====== THE INPUT ======

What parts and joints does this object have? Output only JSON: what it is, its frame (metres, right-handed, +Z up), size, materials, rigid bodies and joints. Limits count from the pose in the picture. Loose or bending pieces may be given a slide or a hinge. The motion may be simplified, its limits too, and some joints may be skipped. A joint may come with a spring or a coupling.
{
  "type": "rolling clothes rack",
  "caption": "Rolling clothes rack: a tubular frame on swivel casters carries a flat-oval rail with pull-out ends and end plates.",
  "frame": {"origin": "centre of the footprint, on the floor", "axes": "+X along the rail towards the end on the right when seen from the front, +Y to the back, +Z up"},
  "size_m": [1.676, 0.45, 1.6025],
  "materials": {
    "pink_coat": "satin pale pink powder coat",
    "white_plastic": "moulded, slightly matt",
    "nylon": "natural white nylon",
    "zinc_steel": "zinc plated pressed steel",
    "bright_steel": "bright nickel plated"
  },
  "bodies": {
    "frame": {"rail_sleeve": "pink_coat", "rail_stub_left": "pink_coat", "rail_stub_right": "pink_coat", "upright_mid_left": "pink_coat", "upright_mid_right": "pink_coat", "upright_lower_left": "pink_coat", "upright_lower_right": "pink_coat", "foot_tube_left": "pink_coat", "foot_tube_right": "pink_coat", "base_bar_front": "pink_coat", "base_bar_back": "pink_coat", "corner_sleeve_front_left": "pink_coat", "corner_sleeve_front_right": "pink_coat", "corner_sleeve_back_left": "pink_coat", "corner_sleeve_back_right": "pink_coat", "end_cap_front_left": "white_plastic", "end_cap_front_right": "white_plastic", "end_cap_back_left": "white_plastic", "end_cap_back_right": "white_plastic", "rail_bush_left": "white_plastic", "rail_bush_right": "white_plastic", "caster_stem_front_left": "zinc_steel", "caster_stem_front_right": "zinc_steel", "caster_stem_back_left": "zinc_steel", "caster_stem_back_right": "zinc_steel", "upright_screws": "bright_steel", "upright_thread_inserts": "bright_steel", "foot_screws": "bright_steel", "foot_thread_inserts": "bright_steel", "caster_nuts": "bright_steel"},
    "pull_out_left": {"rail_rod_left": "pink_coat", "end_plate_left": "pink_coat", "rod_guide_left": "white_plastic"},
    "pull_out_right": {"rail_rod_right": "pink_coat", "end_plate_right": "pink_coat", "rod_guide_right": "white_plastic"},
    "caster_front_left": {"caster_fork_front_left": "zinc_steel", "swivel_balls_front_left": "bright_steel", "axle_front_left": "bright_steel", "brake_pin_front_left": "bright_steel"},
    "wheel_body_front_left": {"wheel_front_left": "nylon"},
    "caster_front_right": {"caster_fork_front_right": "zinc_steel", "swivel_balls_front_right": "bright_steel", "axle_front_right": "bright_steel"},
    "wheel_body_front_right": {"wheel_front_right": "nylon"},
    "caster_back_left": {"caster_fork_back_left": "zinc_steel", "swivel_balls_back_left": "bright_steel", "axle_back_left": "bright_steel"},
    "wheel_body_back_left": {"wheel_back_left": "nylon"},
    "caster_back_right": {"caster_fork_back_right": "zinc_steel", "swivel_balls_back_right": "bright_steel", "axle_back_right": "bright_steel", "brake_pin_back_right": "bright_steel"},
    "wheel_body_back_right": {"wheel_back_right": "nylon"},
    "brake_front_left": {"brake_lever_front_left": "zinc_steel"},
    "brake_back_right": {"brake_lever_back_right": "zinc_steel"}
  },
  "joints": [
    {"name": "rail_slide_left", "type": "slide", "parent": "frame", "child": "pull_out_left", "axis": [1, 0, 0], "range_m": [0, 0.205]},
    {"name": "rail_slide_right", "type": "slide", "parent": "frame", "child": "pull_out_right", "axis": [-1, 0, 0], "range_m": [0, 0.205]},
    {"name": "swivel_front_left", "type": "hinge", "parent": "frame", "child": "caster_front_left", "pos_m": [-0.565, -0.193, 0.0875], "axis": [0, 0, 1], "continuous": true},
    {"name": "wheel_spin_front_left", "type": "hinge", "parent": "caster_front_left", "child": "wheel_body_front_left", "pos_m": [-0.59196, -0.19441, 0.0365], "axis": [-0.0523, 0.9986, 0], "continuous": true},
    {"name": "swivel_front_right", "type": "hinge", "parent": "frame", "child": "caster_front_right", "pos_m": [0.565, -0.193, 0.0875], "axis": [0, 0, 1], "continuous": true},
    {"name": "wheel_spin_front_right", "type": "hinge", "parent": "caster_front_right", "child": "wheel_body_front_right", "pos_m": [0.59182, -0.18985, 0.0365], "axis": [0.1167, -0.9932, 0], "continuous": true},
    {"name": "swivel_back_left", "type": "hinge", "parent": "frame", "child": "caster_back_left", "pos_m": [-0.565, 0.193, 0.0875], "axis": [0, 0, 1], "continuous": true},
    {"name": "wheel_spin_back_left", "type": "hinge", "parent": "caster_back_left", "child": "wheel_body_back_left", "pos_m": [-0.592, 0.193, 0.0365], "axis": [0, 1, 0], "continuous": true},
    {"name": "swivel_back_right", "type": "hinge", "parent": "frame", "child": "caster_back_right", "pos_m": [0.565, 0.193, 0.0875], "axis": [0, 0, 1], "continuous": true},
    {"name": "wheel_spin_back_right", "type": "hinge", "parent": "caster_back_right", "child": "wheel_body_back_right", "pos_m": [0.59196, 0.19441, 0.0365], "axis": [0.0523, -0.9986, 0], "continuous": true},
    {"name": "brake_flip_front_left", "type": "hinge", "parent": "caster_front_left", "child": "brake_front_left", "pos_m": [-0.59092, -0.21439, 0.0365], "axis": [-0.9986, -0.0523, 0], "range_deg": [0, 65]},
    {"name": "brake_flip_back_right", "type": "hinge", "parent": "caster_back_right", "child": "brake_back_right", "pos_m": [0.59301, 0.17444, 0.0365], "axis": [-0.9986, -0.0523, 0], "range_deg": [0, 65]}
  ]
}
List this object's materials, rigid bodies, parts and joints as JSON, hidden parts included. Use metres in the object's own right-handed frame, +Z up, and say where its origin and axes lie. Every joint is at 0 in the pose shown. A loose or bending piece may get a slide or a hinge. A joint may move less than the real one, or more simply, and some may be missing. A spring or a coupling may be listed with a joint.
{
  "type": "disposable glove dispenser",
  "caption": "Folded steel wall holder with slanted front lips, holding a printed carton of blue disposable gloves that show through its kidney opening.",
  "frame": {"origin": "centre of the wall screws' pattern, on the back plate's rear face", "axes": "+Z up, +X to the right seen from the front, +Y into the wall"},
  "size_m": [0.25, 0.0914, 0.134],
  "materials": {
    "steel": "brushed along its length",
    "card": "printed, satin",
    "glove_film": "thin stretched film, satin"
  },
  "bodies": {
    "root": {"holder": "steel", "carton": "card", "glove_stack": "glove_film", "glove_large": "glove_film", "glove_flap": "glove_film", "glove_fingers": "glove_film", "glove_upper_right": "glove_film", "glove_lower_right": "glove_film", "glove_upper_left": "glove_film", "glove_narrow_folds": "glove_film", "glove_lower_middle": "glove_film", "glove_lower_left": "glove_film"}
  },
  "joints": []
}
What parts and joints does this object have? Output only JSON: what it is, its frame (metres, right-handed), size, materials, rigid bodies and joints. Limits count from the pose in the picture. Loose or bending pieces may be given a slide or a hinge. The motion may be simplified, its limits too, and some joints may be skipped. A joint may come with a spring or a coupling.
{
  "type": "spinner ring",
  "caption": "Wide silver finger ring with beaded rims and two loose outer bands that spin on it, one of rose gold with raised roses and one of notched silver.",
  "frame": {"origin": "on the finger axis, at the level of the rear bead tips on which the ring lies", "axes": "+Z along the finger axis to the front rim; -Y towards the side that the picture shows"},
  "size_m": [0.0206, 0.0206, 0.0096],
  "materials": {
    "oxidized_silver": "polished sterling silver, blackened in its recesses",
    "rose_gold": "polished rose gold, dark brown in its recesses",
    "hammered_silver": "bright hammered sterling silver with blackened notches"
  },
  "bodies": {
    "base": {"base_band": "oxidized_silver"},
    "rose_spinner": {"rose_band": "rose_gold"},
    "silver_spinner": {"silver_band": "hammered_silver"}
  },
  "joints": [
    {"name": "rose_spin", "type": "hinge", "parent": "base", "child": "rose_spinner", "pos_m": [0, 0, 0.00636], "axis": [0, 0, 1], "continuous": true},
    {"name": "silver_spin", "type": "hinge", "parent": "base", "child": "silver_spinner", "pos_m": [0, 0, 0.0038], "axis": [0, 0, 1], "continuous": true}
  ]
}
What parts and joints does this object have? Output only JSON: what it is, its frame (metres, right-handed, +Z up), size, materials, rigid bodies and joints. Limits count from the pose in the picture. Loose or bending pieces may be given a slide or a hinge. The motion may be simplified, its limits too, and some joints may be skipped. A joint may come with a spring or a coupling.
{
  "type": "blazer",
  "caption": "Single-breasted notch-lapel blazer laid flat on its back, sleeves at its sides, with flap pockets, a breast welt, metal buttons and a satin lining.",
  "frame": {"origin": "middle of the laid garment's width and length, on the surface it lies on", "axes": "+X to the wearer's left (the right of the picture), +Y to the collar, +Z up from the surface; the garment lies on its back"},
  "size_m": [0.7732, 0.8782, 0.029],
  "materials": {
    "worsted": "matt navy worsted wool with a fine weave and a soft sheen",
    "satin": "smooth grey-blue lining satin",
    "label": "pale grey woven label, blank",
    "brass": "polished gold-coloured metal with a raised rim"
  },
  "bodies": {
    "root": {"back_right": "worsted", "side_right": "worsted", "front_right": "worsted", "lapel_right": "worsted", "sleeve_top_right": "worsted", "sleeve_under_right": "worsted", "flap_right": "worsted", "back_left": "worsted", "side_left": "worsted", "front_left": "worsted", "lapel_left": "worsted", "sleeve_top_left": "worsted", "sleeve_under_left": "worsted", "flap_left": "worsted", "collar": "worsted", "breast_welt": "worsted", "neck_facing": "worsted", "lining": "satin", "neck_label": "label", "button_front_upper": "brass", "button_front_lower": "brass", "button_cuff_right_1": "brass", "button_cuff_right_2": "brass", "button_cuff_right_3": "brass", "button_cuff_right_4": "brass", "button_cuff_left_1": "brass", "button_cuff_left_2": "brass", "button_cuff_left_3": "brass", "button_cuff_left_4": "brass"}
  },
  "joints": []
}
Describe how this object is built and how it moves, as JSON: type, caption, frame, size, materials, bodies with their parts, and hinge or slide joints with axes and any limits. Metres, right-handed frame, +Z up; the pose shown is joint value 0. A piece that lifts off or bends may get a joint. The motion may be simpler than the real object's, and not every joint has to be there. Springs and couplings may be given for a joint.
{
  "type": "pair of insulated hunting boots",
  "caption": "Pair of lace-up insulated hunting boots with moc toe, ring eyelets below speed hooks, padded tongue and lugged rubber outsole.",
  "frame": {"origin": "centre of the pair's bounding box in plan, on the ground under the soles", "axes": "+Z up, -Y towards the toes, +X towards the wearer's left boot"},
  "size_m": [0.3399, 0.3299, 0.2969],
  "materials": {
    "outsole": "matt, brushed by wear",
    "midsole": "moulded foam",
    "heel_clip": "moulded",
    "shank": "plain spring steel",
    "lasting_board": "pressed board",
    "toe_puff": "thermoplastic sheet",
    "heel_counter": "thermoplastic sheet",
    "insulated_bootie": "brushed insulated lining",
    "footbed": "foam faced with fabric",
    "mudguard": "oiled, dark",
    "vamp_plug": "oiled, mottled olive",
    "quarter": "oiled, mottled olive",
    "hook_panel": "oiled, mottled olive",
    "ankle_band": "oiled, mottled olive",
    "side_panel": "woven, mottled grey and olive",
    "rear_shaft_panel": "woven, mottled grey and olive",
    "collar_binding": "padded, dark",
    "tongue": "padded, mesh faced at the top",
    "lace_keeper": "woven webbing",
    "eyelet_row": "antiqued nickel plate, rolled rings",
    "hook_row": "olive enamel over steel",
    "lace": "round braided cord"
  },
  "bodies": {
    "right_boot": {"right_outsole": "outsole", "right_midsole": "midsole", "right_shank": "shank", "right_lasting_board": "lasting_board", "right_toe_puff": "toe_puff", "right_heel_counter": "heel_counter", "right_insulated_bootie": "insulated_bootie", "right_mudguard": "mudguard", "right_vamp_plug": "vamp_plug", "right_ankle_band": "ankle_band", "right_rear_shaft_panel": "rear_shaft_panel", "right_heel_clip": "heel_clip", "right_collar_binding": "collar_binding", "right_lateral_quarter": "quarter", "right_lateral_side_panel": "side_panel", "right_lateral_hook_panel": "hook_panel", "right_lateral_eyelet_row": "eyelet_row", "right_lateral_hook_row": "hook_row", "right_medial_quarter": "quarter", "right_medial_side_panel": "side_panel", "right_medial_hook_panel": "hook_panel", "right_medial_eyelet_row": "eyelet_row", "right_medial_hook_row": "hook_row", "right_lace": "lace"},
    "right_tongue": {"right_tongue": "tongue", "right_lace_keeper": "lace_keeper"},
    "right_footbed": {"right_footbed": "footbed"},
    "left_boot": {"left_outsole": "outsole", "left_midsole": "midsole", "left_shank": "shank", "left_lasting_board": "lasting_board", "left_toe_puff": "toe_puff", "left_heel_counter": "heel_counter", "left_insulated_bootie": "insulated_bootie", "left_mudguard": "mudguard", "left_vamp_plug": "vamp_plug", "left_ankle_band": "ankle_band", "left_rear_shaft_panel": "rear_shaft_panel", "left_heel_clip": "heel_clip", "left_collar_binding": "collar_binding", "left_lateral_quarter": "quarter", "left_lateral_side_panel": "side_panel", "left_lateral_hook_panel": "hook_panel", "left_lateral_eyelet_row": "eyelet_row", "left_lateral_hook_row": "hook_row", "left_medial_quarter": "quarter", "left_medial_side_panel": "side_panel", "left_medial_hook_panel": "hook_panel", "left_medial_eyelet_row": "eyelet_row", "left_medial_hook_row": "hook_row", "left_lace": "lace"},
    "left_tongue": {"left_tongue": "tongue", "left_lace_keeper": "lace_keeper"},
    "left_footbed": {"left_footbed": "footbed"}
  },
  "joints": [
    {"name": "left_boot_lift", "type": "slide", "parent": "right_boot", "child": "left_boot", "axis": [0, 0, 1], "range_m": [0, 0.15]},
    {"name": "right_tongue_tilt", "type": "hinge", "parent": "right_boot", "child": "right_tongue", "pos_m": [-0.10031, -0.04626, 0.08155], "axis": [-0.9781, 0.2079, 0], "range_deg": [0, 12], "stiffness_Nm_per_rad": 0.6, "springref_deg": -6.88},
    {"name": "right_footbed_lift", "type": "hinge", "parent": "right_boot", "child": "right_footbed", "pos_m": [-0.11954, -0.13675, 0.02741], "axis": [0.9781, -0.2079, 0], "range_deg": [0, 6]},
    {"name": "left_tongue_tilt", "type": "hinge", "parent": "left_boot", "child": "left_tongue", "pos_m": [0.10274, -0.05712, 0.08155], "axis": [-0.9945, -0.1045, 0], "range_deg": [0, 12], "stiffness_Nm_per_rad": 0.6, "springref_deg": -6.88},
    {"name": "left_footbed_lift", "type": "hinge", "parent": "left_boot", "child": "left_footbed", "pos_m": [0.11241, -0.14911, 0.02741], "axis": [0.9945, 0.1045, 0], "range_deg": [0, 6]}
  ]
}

======

Find and count the lines of the data that include the string "this", and report that figure by itself.

COMPLETE ANSWER.
5